The task:
Scan the entries below and count the lines holding the string "nodes". Supply only the number.

Data shown:

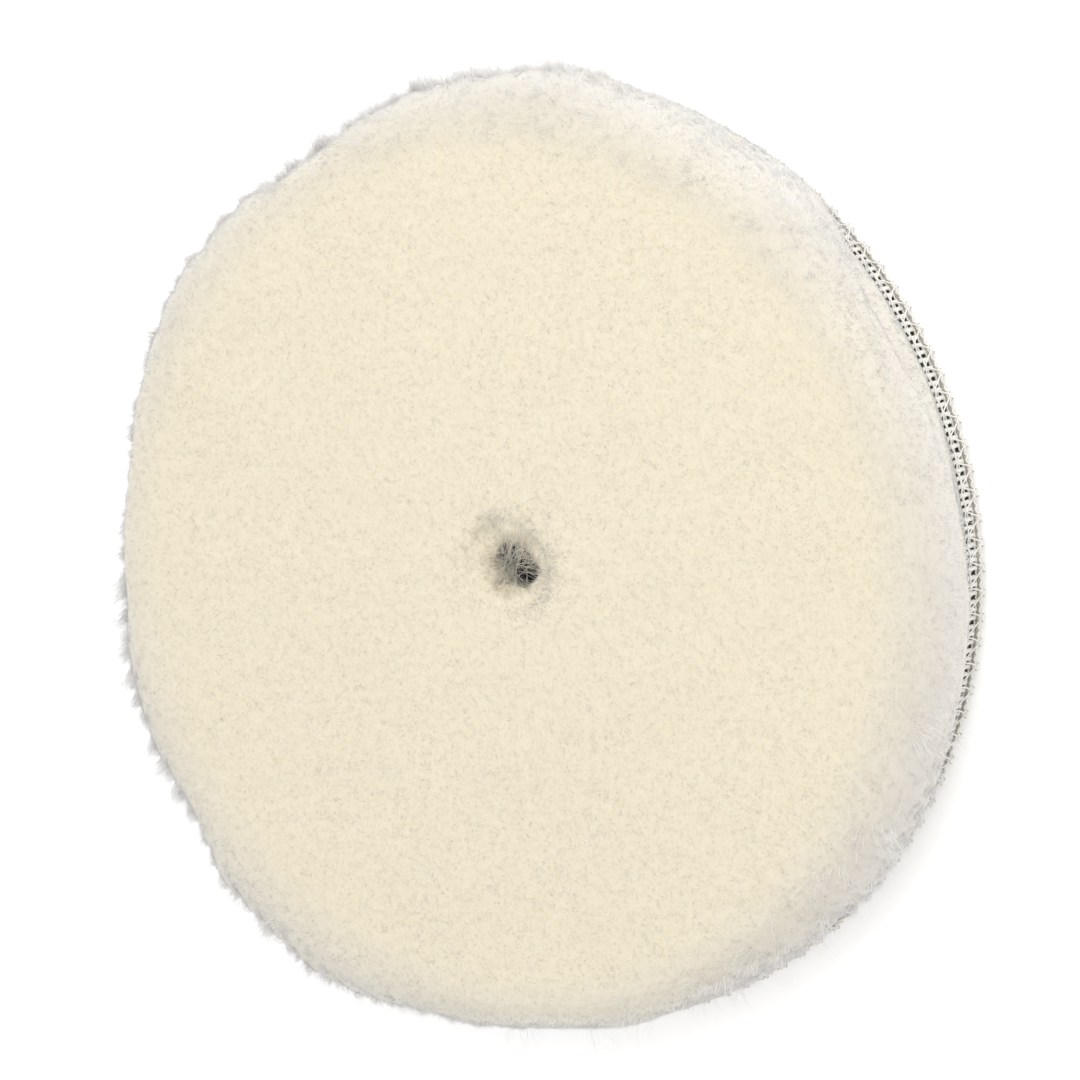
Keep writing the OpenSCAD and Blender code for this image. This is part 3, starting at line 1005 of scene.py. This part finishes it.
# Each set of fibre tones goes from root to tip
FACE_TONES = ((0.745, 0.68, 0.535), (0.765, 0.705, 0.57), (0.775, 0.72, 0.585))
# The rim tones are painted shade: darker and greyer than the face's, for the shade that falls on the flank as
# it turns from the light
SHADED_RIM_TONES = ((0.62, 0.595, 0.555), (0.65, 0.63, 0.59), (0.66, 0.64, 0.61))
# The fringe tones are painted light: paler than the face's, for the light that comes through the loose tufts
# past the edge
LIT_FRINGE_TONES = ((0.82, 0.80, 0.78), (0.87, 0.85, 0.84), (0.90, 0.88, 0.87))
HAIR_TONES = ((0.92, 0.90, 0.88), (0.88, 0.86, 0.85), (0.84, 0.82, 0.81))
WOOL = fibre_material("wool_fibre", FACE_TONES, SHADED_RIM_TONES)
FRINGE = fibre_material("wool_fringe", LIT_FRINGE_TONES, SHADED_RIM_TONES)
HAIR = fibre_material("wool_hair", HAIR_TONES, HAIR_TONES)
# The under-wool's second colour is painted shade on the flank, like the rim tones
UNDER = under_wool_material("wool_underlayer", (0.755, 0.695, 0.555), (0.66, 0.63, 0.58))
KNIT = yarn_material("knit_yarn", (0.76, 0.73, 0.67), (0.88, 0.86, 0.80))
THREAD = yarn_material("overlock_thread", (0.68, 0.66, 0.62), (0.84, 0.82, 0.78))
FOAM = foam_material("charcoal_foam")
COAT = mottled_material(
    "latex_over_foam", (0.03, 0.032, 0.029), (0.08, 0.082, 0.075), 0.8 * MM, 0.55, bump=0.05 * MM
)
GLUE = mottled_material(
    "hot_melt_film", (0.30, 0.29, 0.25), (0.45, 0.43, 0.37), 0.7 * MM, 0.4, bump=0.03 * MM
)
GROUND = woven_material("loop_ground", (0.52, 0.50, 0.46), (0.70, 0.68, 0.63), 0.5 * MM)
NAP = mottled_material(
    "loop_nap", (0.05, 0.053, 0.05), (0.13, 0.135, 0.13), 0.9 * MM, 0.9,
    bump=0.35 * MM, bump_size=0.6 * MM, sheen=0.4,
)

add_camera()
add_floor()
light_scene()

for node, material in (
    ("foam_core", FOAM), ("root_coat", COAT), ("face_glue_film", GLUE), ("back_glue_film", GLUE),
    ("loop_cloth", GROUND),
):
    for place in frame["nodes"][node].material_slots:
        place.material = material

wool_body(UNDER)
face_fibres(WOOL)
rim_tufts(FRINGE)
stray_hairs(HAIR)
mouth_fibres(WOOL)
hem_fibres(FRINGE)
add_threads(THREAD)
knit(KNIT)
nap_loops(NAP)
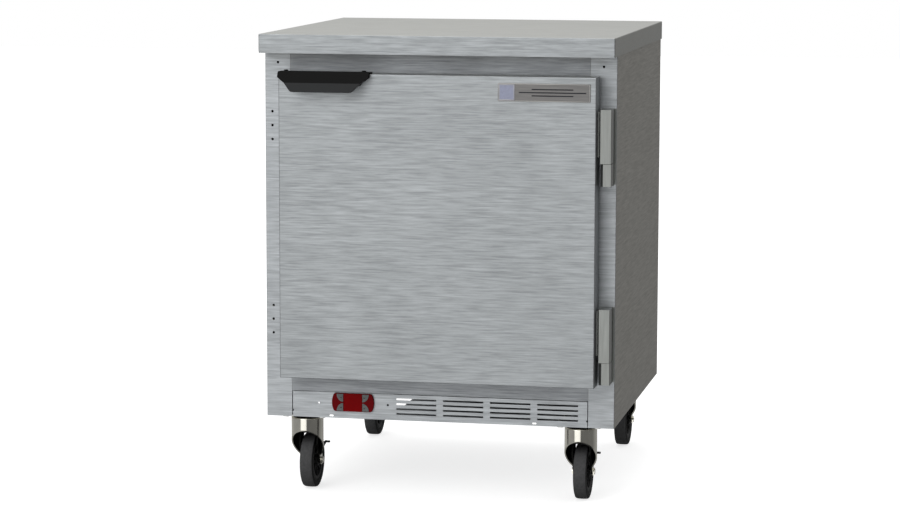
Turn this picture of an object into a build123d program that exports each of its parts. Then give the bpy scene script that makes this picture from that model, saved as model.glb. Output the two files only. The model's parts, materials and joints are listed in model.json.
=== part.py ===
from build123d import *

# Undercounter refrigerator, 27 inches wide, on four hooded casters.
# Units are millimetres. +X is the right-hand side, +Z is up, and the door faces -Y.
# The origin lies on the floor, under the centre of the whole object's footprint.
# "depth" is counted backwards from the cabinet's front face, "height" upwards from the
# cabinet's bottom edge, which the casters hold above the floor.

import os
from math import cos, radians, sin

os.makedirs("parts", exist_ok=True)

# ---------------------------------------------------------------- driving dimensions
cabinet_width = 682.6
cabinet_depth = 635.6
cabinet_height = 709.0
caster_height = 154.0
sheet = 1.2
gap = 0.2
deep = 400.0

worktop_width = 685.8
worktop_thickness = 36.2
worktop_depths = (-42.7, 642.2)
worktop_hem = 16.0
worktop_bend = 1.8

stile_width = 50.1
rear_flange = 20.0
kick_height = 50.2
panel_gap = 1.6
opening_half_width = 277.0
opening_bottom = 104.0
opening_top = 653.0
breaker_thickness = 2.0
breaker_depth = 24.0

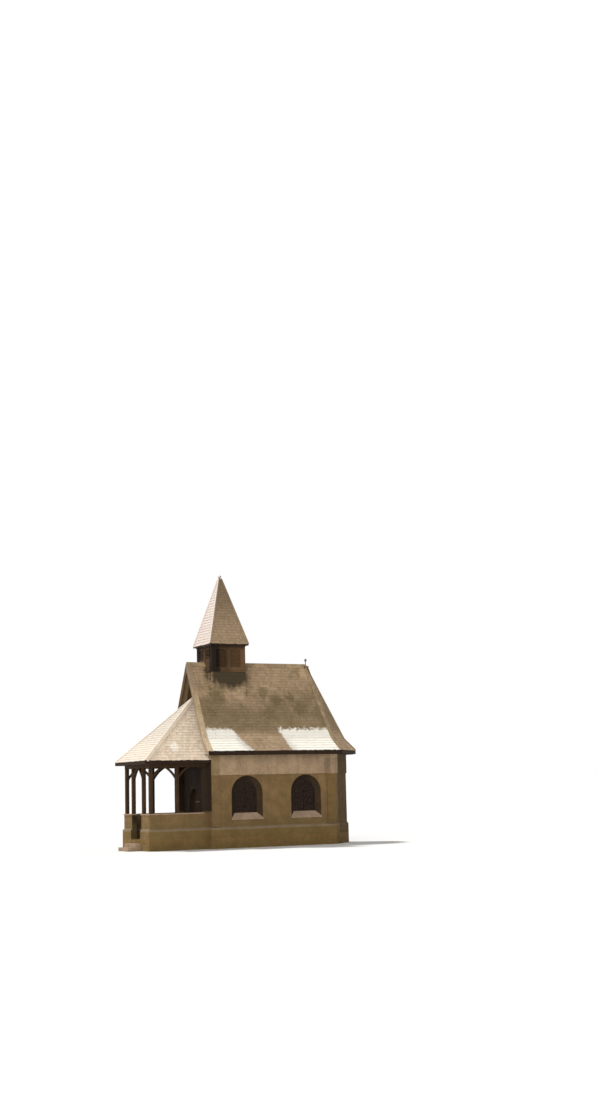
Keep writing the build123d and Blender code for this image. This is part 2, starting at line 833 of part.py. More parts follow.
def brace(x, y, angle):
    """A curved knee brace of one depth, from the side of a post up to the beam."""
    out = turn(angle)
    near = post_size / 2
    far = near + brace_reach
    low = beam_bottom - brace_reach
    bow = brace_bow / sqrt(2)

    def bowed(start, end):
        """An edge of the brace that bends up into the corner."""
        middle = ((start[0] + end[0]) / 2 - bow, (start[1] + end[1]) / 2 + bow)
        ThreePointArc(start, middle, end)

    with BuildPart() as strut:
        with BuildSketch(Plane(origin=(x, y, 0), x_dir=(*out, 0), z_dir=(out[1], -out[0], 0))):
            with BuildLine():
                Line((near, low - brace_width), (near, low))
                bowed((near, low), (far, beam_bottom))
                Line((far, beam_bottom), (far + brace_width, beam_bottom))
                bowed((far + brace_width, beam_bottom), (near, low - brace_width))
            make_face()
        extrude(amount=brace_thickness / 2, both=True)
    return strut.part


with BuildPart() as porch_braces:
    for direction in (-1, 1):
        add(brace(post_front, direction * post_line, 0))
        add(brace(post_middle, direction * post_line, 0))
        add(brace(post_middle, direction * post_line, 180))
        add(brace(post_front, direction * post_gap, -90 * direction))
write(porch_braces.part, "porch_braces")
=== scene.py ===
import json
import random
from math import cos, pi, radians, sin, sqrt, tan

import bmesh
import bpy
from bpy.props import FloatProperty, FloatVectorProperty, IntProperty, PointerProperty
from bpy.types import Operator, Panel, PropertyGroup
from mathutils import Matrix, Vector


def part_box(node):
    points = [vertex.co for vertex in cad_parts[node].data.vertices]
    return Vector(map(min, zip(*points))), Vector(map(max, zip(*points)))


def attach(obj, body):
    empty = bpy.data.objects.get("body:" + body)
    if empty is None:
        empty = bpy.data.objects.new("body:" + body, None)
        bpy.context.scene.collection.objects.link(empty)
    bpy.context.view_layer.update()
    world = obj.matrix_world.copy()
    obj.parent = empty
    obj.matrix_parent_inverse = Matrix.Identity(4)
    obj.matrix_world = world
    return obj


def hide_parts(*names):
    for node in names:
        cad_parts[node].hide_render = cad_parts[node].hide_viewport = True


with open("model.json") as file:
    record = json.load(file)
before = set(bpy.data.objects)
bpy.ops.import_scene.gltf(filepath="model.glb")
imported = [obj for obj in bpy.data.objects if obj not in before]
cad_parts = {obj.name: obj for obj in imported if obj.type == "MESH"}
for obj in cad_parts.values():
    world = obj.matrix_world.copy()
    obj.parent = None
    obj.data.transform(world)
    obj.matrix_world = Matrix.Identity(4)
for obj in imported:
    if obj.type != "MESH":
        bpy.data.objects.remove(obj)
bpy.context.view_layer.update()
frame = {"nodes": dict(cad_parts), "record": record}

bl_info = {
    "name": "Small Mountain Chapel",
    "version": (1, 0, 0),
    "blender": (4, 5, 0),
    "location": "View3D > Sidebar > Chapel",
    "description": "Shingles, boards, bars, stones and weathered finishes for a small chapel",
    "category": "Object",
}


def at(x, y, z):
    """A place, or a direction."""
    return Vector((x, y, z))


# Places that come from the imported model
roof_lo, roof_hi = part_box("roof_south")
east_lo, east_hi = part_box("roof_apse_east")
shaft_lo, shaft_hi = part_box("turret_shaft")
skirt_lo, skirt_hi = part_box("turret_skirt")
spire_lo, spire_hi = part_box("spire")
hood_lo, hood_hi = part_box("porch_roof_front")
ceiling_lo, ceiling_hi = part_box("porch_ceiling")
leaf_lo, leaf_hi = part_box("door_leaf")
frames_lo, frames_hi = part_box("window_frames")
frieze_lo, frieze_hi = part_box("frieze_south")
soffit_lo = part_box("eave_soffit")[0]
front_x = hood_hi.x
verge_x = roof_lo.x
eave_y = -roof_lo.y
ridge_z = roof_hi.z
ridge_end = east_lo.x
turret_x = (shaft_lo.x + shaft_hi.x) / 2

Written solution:
2